Opening a business near the Las Vegas Strip or within the growing industrial hubs of Henderson or North Las Vegas requires more than just finding the right square footage. The physical space serves as the foundation of your operations, but the lease agreement dictates your financial stability and legal protections. You must understand the specific statutes that govern these relationships to ensure your venture starts on solid ground. Understanding how to lease commercial space in Nevada legally involves navigating a framework distinct from residential rentals, where the law assumes both parties possess a higher level of business sophistication.
Navigating the Nevada Revised Statutes for Commercial Tenancies
In Nevada, commercial landlord-tenant relationships fall primarily under Nevada Revised Statutes (NRS) Chapter 118C. This chapter outlines certain rights and obligations that apply specifically to non-residential properties.

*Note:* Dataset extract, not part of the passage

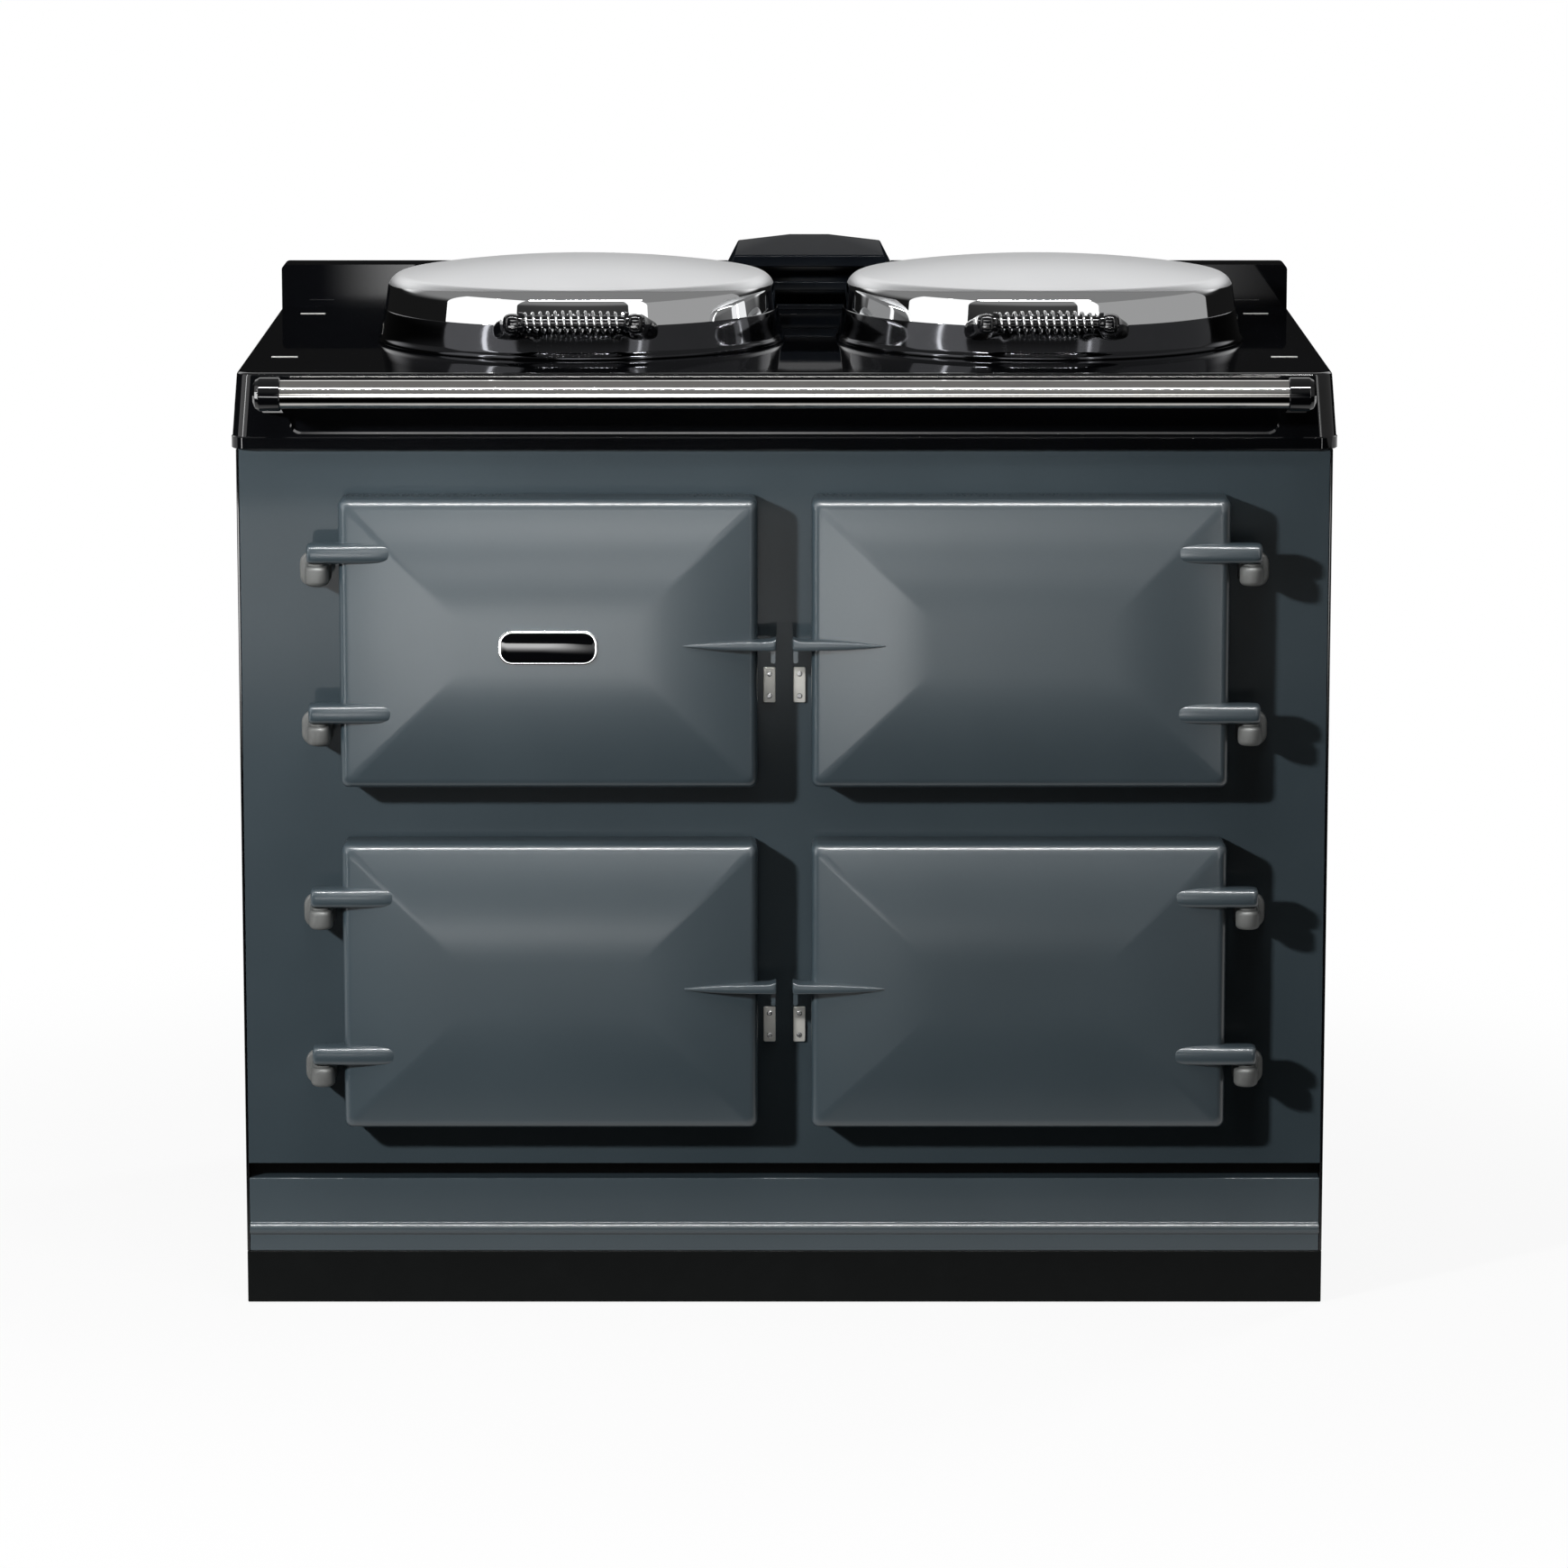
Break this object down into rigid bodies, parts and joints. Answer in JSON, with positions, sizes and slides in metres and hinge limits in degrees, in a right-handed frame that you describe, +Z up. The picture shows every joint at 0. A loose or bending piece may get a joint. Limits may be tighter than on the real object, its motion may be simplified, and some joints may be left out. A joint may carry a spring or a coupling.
{
  "type": "cast iron range cooker",
  "caption": "Cast iron range cooker in slate enamel: pillowed oven doors on lift-off hinges, domed chrome hob lids with coil grips, black top casting, vent cowl and towel rail.",
  "frame": {"origin": "middle of the cooker's footprint on the floor, in the middle of the overall depth with the towel rail", "axes": "+X to the cooker's right as seen from the front, -Y towards the user, +Z up"},
  "size_m": [0.987, 0.679, 0.926],
  "materials": {
    "slate_enamel": "gloss",
    "black_enamel": "gloss",
    "plinth_black": "satin",
    "cast_enamel_slate": "gloss",
    "cast_enamel_black": "gloss",
    "machined_iron": "satin",
    "oven_iron": "matte",
    "polished_rail": "polished",
    "sheet_steel": "satin",
    "bright_chrome": "polished",
    "dark_chrome": "polished",
    "pan_aluminium": "satin",
    "hinge_nickel": "satin",
    "keeper_plate": "satin",
    "rope_seal": "matte",
    "wool_core": "matte",
    "dial_black": "gloss"
  },
  "bodies": {
    "cabinet": {"plinth_frame": "plinth_black", "levelling_feet": "sheet_steel", "base_panel": "plinth_black", "plinth_panel": "slate_enamel", "front_plate": "cast_enamel_slate", "left_side_panel": "black_enamel", "right_side_panel": "black_enamel", "back_panel": "sheet_steel", "top_plate": "cast_enamel_black", "vent_cowl": "cast_enamel_black", "left_hotplate": "machined_iron", "right_hotplate": "machined_iron", "roasting_oven": "oven_iron", "baking_oven": "oven_iron", "simmering_oven": "oven_iron", "roasting_shelf": "bright_chrome", "baking_shelf": "bright_chrome", "simmering_shelf": "bright_chrome", "control_box": "sheet_steel", "control_panel": "sheet_steel", "insulation_core": "wool_core", "towel_rail": "polished_rail", "left_rail_bracket": "black_enamel", "right_rail_bracket": "black_enamel", "door_hinge_brackets": "hinge_nickel", "door_hinge_pins": "bright_chrome", "latch_keepers": "keeper_plate", "lid_hinge_bases": "black_enamel", "lid_hinge_pins": "bright_chrome", "mains_inlet": "sheet_steel"},
    "door_upper_left": {"upper_left_door": "cast_enamel_slate", "upper_left_door_liner": "sheet_steel", "upper_left_door_seal": "rope_seal"},
    "door_upper_right": {"upper_right_door": "cast_enamel_slate", "upper_right_door_liner": "sheet_steel", "upper_right_door_seal": "rope_seal"},
    "door_lower_left": {"lower_left_door": "cast_enamel_slate", "lower_left_door_liner": "sheet_steel", "lower_left_door_seal": "rope_seal"},
    "door_lower_right": {"lower_right_door": "cast_enamel_slate", "lower_right_door_liner": "sheet_steel", "lower_right_door_seal": "rope_seal"},
    "lid_left": {"left_lid_dome": "bright_chrome", "left_lid_ring": "dark_chrome", "left_lid_liner": "pan_aluminium", "left_lid_grip": "dark_chrome", "left_lid_coil": "bright_chrome", "left_lid_hinge_arm": "dark_chrome"},
    "lid_right": {"right_lid_dome": "bright_chrome", "right_lid_ring": "dark_chrome", "right_lid_liner": "pan_aluminium", "right_lid_grip": "dark_chrome", "right_lid_coil": "bright_chrome", "right_lid_hinge_arm": "dark_chrome"},
    "dial_roasting": {"roasting_knob": "dial_black"},
    "dial_baking": {"baking_knob": "dial_black"},
    "dial_simmering": {"simmering_knob": "dial_black"},
    "dial_hotplate": {"hotplate_knob": "dial_black"}
  },
  "joints": [
    {"name": "upper_left_door_hinge", "type": "hinge", "parent": "cabinet", "child": "door_upper_left", "pos_m": [-0.415, -0.308, 0.6135], "axis": [0, 0, -1], "range_deg": [0, 120]},
    {"name": "upper_right_door_hinge", "type": "hinge", "parent": "cabinet", "child": "door_upper_right", "pos_m": [0.415, -0.308, 0.6135], "axis": [0, 0, 1], "range_deg": [0, 120]},
    {"name": "lower_left_door_hinge", "type": "hinge", "parent": "cabinet", "child": "door_lower_left", "pos_m": [-0.415, -0.308, 0.3025], "axis": [0, 0, -1], "range_deg": [0, 120]},
    {"name": "lower_right_door_hinge", "type": "hinge", "parent": "cabinet", "child": "door_lower_right", "pos_m": [0.415, -0.308, 0.3025], "axis": [0, 0, 1], "range_deg": [0, 120]},
    {"name": "left_lid_hinge", "type": "hinge", "parent": "cabinet", "child": "lid_left", "pos_m": [-0.189, 0.231, 0.873], "axis": [-1, 0, 0], "range_deg": [0, 95]},
    {"name": "right_lid_hinge", "type": "hinge", "parent": "cabinet", "child": "lid_right", "pos_m": [0.237, 0.231, 0.873], "axis": [-1, 0, 0], "range_deg": [0, 95]},
    {"name": "roasting_dial_turn", "type": "hinge", "parent": "cabinet", "child": "dial_roasting", "pos_m": [-0.318, -0.242, 0.6135], "axis": [0, 1, 0], "range_deg": [0, 270]},
    {"name": "baking_dial_turn", "type": "hinge", "parent": "cabinet", "child": "dial_baking", "pos_m": [-0.246, -0.242, 0.6135], "axis": [0, 1, 0], "range_deg": [0, 270]},
    {"name": "simmering_dial_turn", "type": "hinge", "parent": "cabinet", "child": "dial_simmering", "pos_m": [-0.174, -0.242, 0.6135], "axis": [0, 1, 0], "range_deg": [0, 270]},
    {"name": "hotplate_dial_turn", "type": "hinge", "parent": "cabinet", "child": "dial_hotplate", "pos_m": [-0.102, -0.242, 0.6135], "axis": [0, 1, 0], "range_deg": [0, 270]}
  ]
}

While residential tenants enjoy broad statutory protections, commercial law in our state grants significant deference to the written lease agreement.
The lease serves as the primary law between the parties. If a dispute arises regarding maintenance, utility payments or similar matters, Nevada courts first look to the signed lease. Only when the lease remains silent on an issue do specific provisions of NRS 118C and potentially other law apply. This makes the initial drafting and review phase vital for any business owner or property manager.
Security Deposits and Financial Obligations
Financial transparency prevents future litigation. Landlords are obligated to return security deposits within 30 days after a tenant moves out in the context of a dwelling and residential property. This timeline is strict. Landlords may only deduct amounts necessary to remedy rent defaults, repair damages beyond normal wear and tear, or clean the unit. However, the terms of a commercial lease govern security deposits and the return and application thereof.
We recommend that all parties document the condition of the premises at the start of the lease. High-resolution photos and a detailed walkthrough checklist can prevent disagreements over what constitutes normal wear.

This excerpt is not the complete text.